**Problem:** The listing below holds a line with "on. More parts follow." and a later line with "the two side". Write out those two lines and every line between them, exactly, and nothing else.

(Rows from a 3D modeling dataset)

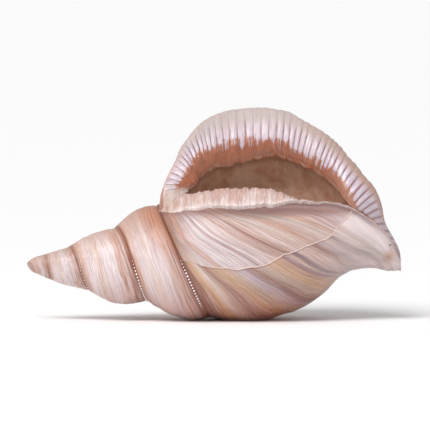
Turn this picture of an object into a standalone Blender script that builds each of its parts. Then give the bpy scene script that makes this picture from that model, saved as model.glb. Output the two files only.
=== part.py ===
"""Conch shell lying on its side with the mouth up, one grown piece.

All sizes are in millimetres and become metres in the mesh. The shell's axis runs along +X
from the apex to the canal tip, +Y points away from the mouth and +Z points up. Stations are
distances from the apex. An angle of 0 degrees faces -Y, and it grows down, back and up.
"""
import bmesh
import bpy
import math
import numpy as np

MM = 0.001
SHELL_LENGTH = 200.0
AXIS_Y = -8.8                 # the axis line beside the origin, which is under the box's centre
COLOUR = (0.72, 0.53, 0.45, 1.0)
ROUGHNESS = 0.42

# The suture is one spiral. It starts at the apex and ends where the lip meets the body.
TURN = 360.0
SUTURE_START = -423.0
SUTURE_TURNS = 5
SUTURE_ANGLES = (-423.0, -270.0, -90.0, 90.0, 270.0, 450.0, 630.0, 810.0, 990.0, 1017.0, 1170.0, 1377.0)
SUTURE_STATIONS = (0.0, 4.8, 9.4, 13.4, 22.5, 34.2, 47.1, 64.2, 69.0, 70.6, 96.3, 70.6)
SUTURE_RADII = (0.0, 3.4, 5.6, 6.9, 10.6, 13.2, 19.2, 21.0, 28.6, 29.4, 32.6, 29.4)
# Swell of a whorl between its sutures, as a share of its width, at the angles of the later suture.
SWELL_ANGLES = (-63.0, 450.0, 630.0, 810.0, 1377.0)
SWELLS = (0.02, 0.045, 0.10, 0.16, 0.15)
WHORL_ROUNDNESS = 0.75        # below 1, a whorl rises steeply beside its sutures
SHOULDER = 0.045              # how fast the body whorl rises from the suture
SUTURE_FADE = 1.3             # how fast the body's rows lose the suture's slant towards the tip

# Height of the axis above the floor. The body's lowest part is cut off flat at the floor.
AXIS_STATIONS = (0.0, 17.0, 28.0, 44.0, 60.0, 82.0, 103.0, 150.0, 168.0, 185.0, 193.0, 200.0)
AXIS_HEIGHTS = (30.0, 28.4, 28.6, 29.6, 31.5, 33.2, 33.7, 33.7, 34.2, 35.3, 33.2, 30.5)

# Radii of the body whorl at its front, underside, back and the start of the flare.
BODY_STATIONS = (70.0, 85.0, 96.0, 107.0, 120.0, 135.0, 148.0, 160.0, 168.0, 175.0, 185.0, 193.0, 200.0)
FRONT_RADII = (28.9, 31.0, 32.1, 32.6, 32.6, 30.5, 27.3, 22.5, 18.2, 14.4, 9.6, 6.4, 3.2)
UNDER_RADII = (26.7, 31.0, 32.9, 35.0, 35.8, 32.1, 27.5, 19.0, 11.2, 8.3, 8.3, 7.5, 4.3)
BACK_RADII = (30.0, 36.4, 40.6, 43.9, 46.0, 42.8, 37.4, 30.0, 23.5, 18.2, 11.2, 7.5, 3.2)
FLARE_RADII = (31.0, 45.0, 52.4, 57.8, 61.0, 57.8, 50.8, 40.6, 32.0, 23.5, 14.4, 9.0, 4.0)
FLARE_ANGLE = 215.0

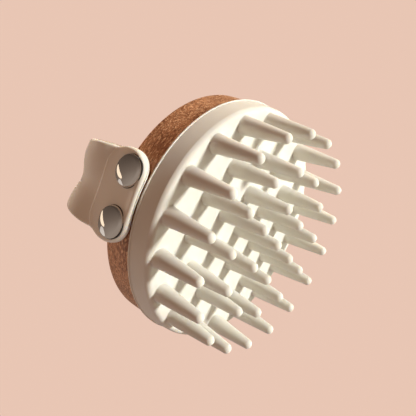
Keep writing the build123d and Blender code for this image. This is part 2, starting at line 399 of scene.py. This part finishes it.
def add_bristle(bm, place, ring, profile):
    """A bristle that grows out of a hole's ring of vertices."""
    for r, depth in profile[1:]:
        if r == 0.0:
            tip = bm.verts.new((place.x, place.y, FACE_Z - depth))
            for k in range(BRISTLE_SEGMENTS):
                bm.faces.new((ring[(k + 1) % BRISTLE_SEGMENTS], ring[k], tip))
            break
        fade = max(0.0, 1 - depth / ROOT_LIFT_FADE)
        following = []
        for k in range(BRISTLE_SEGMENTS):
            a = 2 * math.pi * k / BRISTLE_SEGMENTS
            p = place + r * Vector((math.cos(a), math.sin(a)))
            lift = (face_level(p.length) - FACE_Z) * fade
            following.append(bm.verts.new((p.x, p.y, FACE_Z - depth + lift)))
        for k in range(BRISTLE_SEGMENTS):
            n = (k + 1) % BRISTLE_SEGMENTS
            bm.faces.new((ring[n], ring[k], following[k], following[n]))
        ring = following


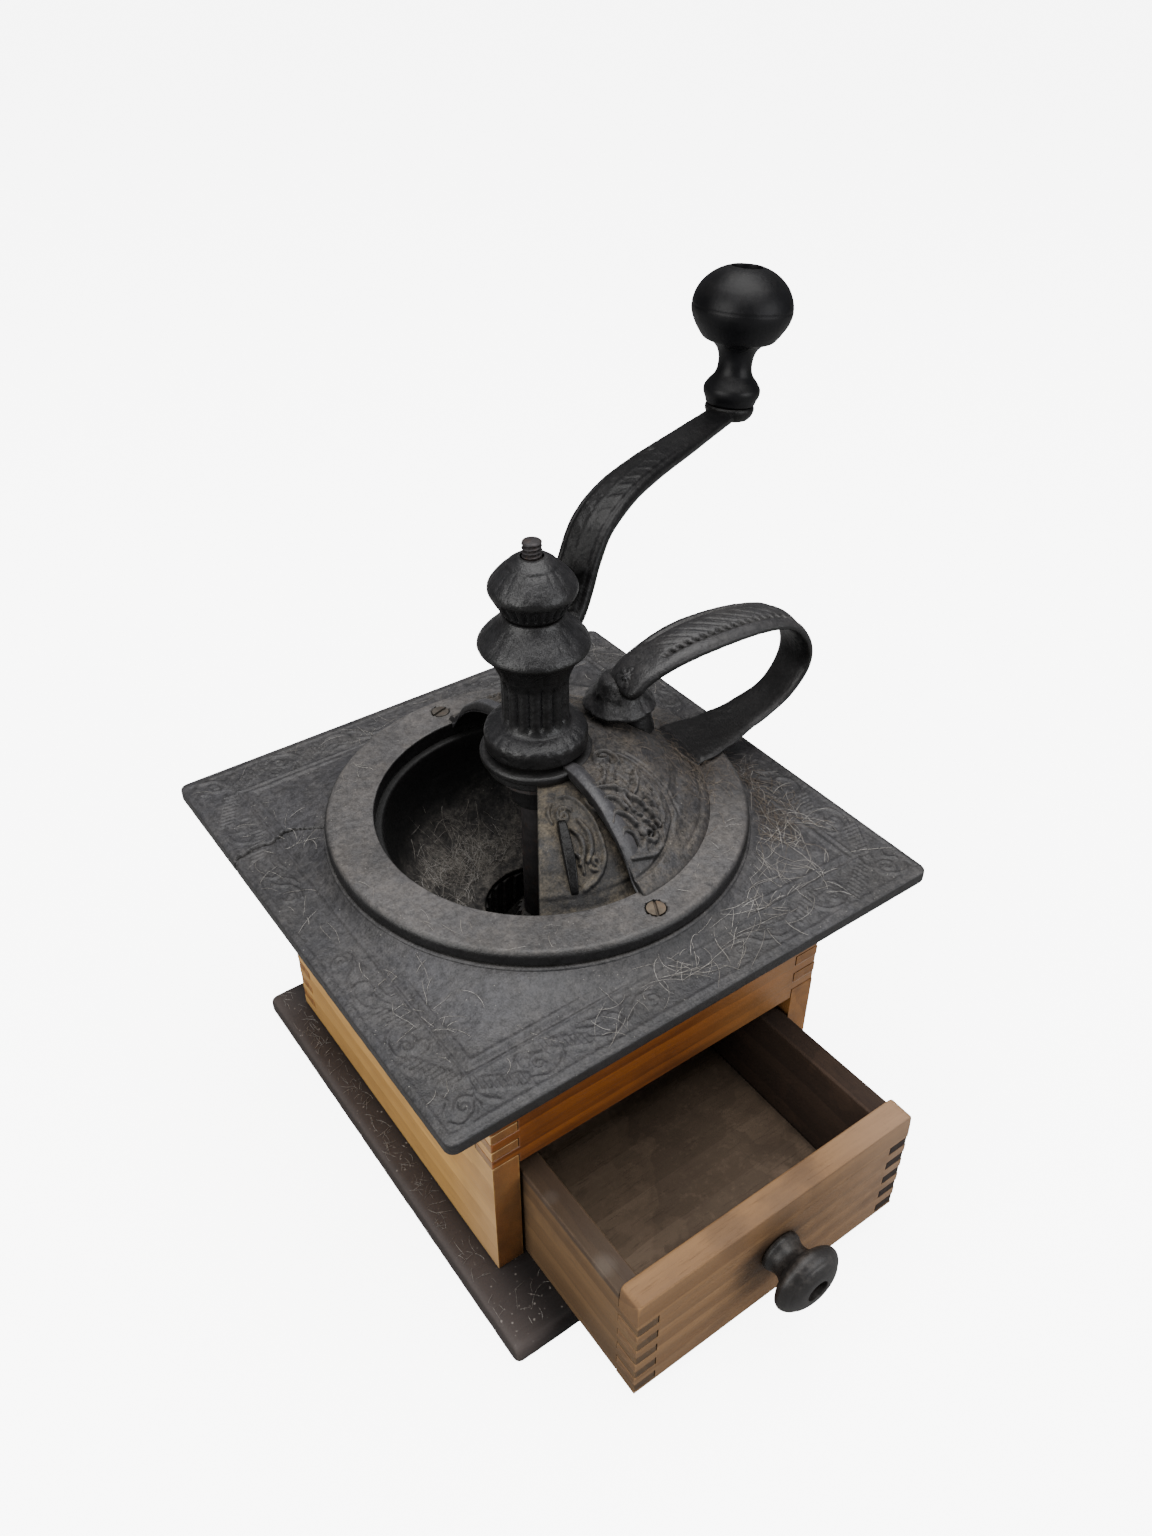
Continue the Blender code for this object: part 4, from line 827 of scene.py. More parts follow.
# Half of one side of the border: (along the side from its middle, outward from the centre).
HALF_SIDE = [
    *ribbed_bar((74.6, 75.9), (59.0, 84.6), 2.0, 1.75, 0.62, 0.5),
    *ribbed_bar((52.6, 76.1), (38.4, 82.6), 1.9, 1.75, 0.6, 0.45),
    (spiral((55.2, 81.4), 3.9, 0.6, 200, 1.35), [0.75, 0.95, 0.8], 0.5),
    (spiral((57.4, 77.4), 3.0, 0.5, 20, -1.2), [0.7, 0.8, 0.7], 0.42),
    (curve([(59.2, 84.0), (56, 85.6), (51.4, 85.2), (48.4, 82.6), (48.0, 79.6), (50.4, 78.4)]),
     [0.5, 0.95, 0.6], 0.48),
    (curve([(38.6, 82.4), (34.6, 84.6), (30.0, 84.4), (27.6, 81.6), (29.0, 78.8), (31.8, 79.0)]),
     [0.5, 1.0, 0.6], 0.48),
    (curve([(40.4, 77.4), (36.4, 79.8), (32.6, 79.6)]), [0.4, 1.2, 0.5], 0.5),
    (curve([(37.0, 76.6), (33.4, 77.8), (29.6, 76.8)]), [0.4, 1.1, 0.4], 0.45),
    (curve([(28.0, 84.2), (24.0, 82.6), (21.6, 79.4), (17.6, 77.8), (14.6, 78.6)]),
     [0.5, 1.0, 0.5], 0.45),
    (curve([(26.4, 79.8), (24.2, 77.8), (21.0, 76.6)]), [0.4, 0.9, 0.4], 0.42),
    (spiral((17.0, 81.2), 3.0, 0.5, 80, 1.2), [0.6, 0.8, 0.6], 0.4),
]
CORNER = [
    (spiral((79.2, 81.4), 4.2, 0.7, 150, 1.3), [0.8, 1.0, 0.9], 0.5),
    (curve([(75.0, 79.6), (77.4, 84.4), (82.4, 86.0), (85.0, 83.6)]), [0.6, 1.2, 0.6], 0.5),
    (curve([(84.6, 80.2), (82.0, 77.6), (83.4, 74.0)]), [0.5, 1.0, 0.5], 0.45),
    (curve([(70.4, 84.8), (73.2, 82.0), (74.4, 78.2)]), [0.5, 1.0, 0.5], 0.42),
]
PLATE_STROKES = transformed(HALF_SIDE, [turn_z(90 * quarter)[:2, :2] @ np.diag([flip, -1])
                                        for quarter in range(4) for flip in (1, -1)])
PLATE_STROKES += transformed(CORNER, [np.diag([i, j]) for i in (1, -1) for j in (1, -1)])

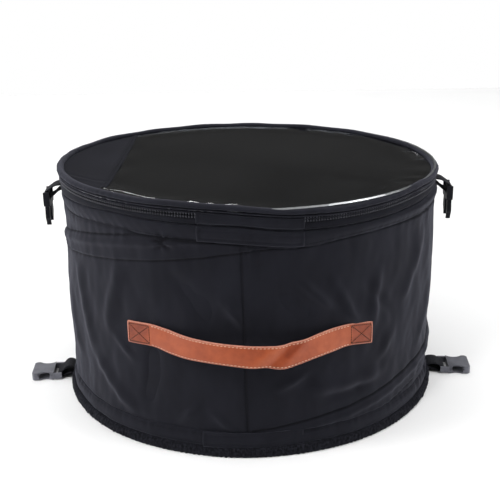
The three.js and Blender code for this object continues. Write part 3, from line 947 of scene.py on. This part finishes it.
def hem_patch(name, foot, top, span, crown, lifts, look, node, body):
    """A folded cloth strip sewn over a hem's join. foot and top hold its heights at each angle, crown holds
    (share of the height, radius), and lifts is how far its two ends stand off the hem."""
    deg, z = np.meshgrid(np.linspace(*span, 60), np.linspace(0, 1, 18), indexing="ij")
    foot, top = foot(deg), top(deg)
    height = foot + (top - foot) * z
    out = np.interp(z, *zip(*crown)) + np.interp(deg, span, lifts) + 0.10 * PUCKERS(deg, height)
    side = np.minimum(deg - span[0], span[1] - deg) * math.radians(HEM_R)
    edge = np.minimum(side, np.minimum(height - foot, top - height))
    folded = 0.6 * bump(edge - 1.4, 1.6) - 0.9 * bump(edge - 3.6, 0.8)
    out = out + np.clip(np.interp(deg, span, lifts), 0, 0.9) * folded
    obj = skin(
        name,
        polar(out, deg, height),
        np.radians(deg[:, 0]) * HEM_R,
        (top - foot).mean() * z[0],
    )
    thicken(obj, 0.75)
    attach(dress(obj, look, "cloth", node), body)


def patches(looks):
    hem_patch(
        "lower_patch",
        lambda deg: 9.6 + 0 * deg,
        lambda deg: FOOT_HIGH + 1.2 + 0 * deg,
        PATCH_ANGLE,
        [(0, 216.4), (0.16, 217.0), (0.41, 217.3), (0.66, 216.7), (1, 215.5)],
        (1.9, -0.5),
        looks["cloth"],
        "bottom_patch",
        "base",
    )
    hem_patch(
        "upper_patch",
        lambda deg: hem_seam(deg) + 0.3,
        lambda deg: HEM_HIGH + 0.6 + along_hoop(HEM_LEAN, deg),
        PATCH_ANGLE,
        [(0, 214.9), (0.33, 216.2), (0.59, 216.7), (0.84, 216.1), (1, 215.0)],
        (0.6, 0.7),
        looks["cloth"],
        "top_patch",
        "top_ring",
    )


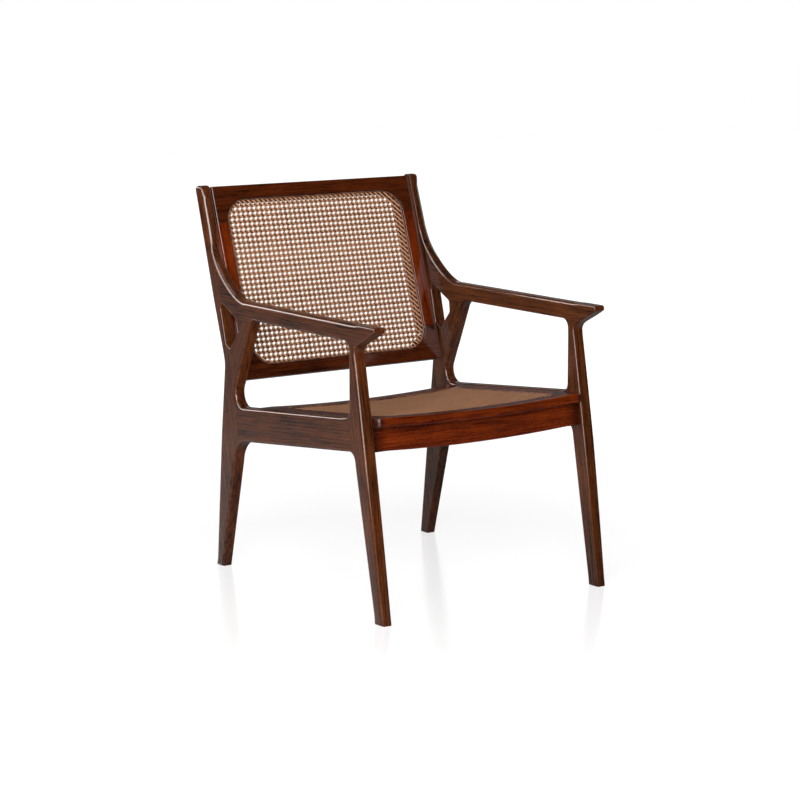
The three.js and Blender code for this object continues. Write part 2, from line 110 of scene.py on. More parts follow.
class SideFrameSizes(bpy.types.PropertyGroup):
    """Sizes of the two side frames; depths run back from the toe of the front foot"""

    depth: length("Depth", "Front toe to the back of the post at full height", 0.754)
    height: length("Height", "Floor to the top of the posts", TOP)
    inner_half: length("Inner half width", "Middle of the chair to the inner face of a side frame", FRONT.x)
    board: length("Board", "Thickness of a side frame", BOARD)
    foot_board: length("Board at the foot", "Thickness of a side frame at the floor", 0.024)
    top_board: length("Board at the top", "Thickness of a post at its top", 0.0254)
    foot_taper: length("Foot taper", "Height where the taper towards the foot starts", 0.32)
    post_taper: length("Post taper", "Height where the taper towards the top starts", 0.62)
    front_foot: length("Front foot", "Length of the front foot on the floor", 0.031)
    front_run: length("Front leg run", "How far back the front leg is at its shoulder", 0.0965)
    shoulder: length("Shoulder", "Height of the front leg's shoulder", 0.569)
    shoulder_depth: length("Shoulder depth", "Depth of the front leg under the arm", 0.019)
    front_fillet: length("Front fillet", "Rounding between front leg and rail", 0.022)
    back_foot: length("Back foot", "Length of the back foot on the floor", 0.0275)
    back_splay: length("Back leg splay", "How far the back leg reaches behind its knee", 0.056)
    knee: length("Knee", "Height where the post starts to rake", 0.481)
    knee_round: length("Knee rounding", "Rounding of the knee", 0.07)
    back_fillet: length("Back fillet", "Rounding between back leg and rail", 0.06)
    post_depth: length("Post depth", "Depth of a post", 0.027)
    post_round: length("Post top rounding", "Rounding of a post's top in the side view", 0.009)
    arm: length("Arm height", "Floor to the top of the arm", 0.629)
    arm_depth: length("Arm depth", "Thickness of the arm from top to underside", 0.039)
    nose_back: length("Nose setback", "Front toe to the arm's nose", 0.022)
    nose_depth: length("Nose depth", "Thickness of the arm at its nose", 0.011)
    nose_round: length("Nose rounding", "Rounding of the arm's nose", 0.005)
    sweep_reach: length("Sweep reach", "How far the sweep runs forward from the post", 0.145)
    rail_rise: length("Rail rise", "How far the side rail stands over the seat", 0.0025)
    rail_start: length("Rail start", "Depth where the rail's underside starts", 0.0996)
    rail_end: length("Rail end", "Reach of the rail's underside in front of the knee", 0.0476)
    rail_front: length("Rail front", "Height of the side rail at its front", 0.0728)
    rail_rear: length("Rail rear", "Height of the side rail at its rear", 0.0782)
    heel: length("Heel reach", "Window's heel in front of the knee", 0.0271)
    brace_head: length("Brace head", "Brace's head in front of the back of the post", 0.1517)
    glue: length("Glue line", "Gap between two joined members", 0.0003)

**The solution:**
The three.js and Blender code for this object continues. Write part 2, from line 110 of scene.py on. More parts follow.
class SideFrameSizes(bpy.types.PropertyGroup):
    """Sizes of the two side frames; depths run back from the toe of the front foot"""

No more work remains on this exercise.